The tragedy of the first fatal collision between an autonomous vehicle and a pedestrian points to a potential vulnerability with the emerging technology now being tested on the open roads.
Posted on 22 March, 2018

While self-driving vehicles can reliably see their surroundings using sophisticated sensors and cameras, the software doesn't always understand what it detects. New details have been released about Uber's autonomous vehicle that struck and killed a woman in Tempe, Arizona, which indicate that neither the self-driving system nor the human safety driver behind the wheel hit the brakes when she apparently stepped off a median and onto the roadway, according to an account the Tempe police chief gave to the San Francisco Chronicle.
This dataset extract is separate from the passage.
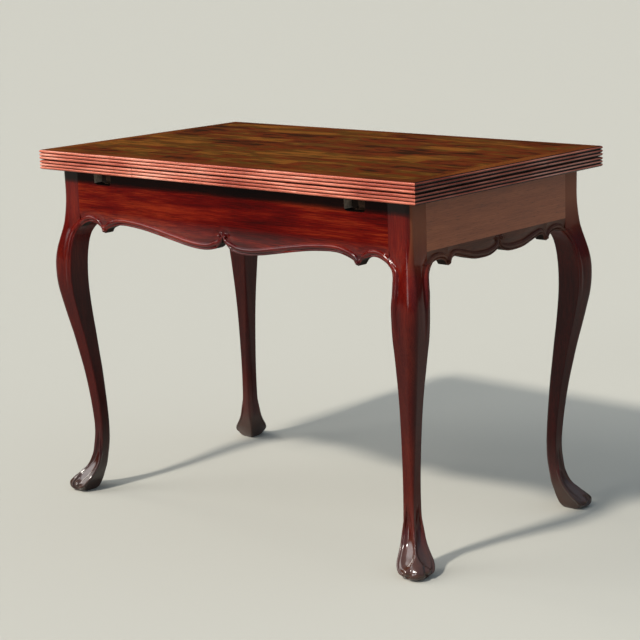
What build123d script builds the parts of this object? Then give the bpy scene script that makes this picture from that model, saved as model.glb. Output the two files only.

The human driver told police he didn't see the pedestrian coming, and the autonomous system behaved as if it hadn't either. “The real challenge is you need to distinguish the difference between people and cars and bushes and paper bags and anything else that could be out in the road environment,” said Matthew Johnson-Roberson, an engineering professor at the University of Michigan who works with Ford Motor Co. on autonomous vehicle research, to BloombergTechnology. “The detection algorithms may have failed to detect the person or distinguish her from a bush.” After the Uber collision, the car continued traveling at 38 miles per hour, according to the Tempe police chief, and the driver told police he wasn't aware of the pedestrian until the car collided with her. A police spokeswoman said the speed limit where the accident occurred is 35 mph. This highlights what Johnson-Roberson describes as a shortcoming in robot reasoning. “I live in Ann Arbor, a college town,” Johnson-Roberson said. “So on football weekends, when there’s a bunch of drunk college kids, I drive at a lower speed. Those are the kind of human decisions we make to anticipate a situation, and that’s hard with autonomous cars. We’re not there yet.”  Autonomous vehicles also struggle to master weather elements. Snow, ice and rain can obscure sensors and render the most advanced computing power useless. That's one reason most self-driving cars are being tested in sunny climates like Arizona and Texas. The death is a tragedy for her family, and also a public-relations disaster for Uber and other companies that want to test their technology on public roadways. Waymo announced last year it would begin testing vehicles with no backup drivers.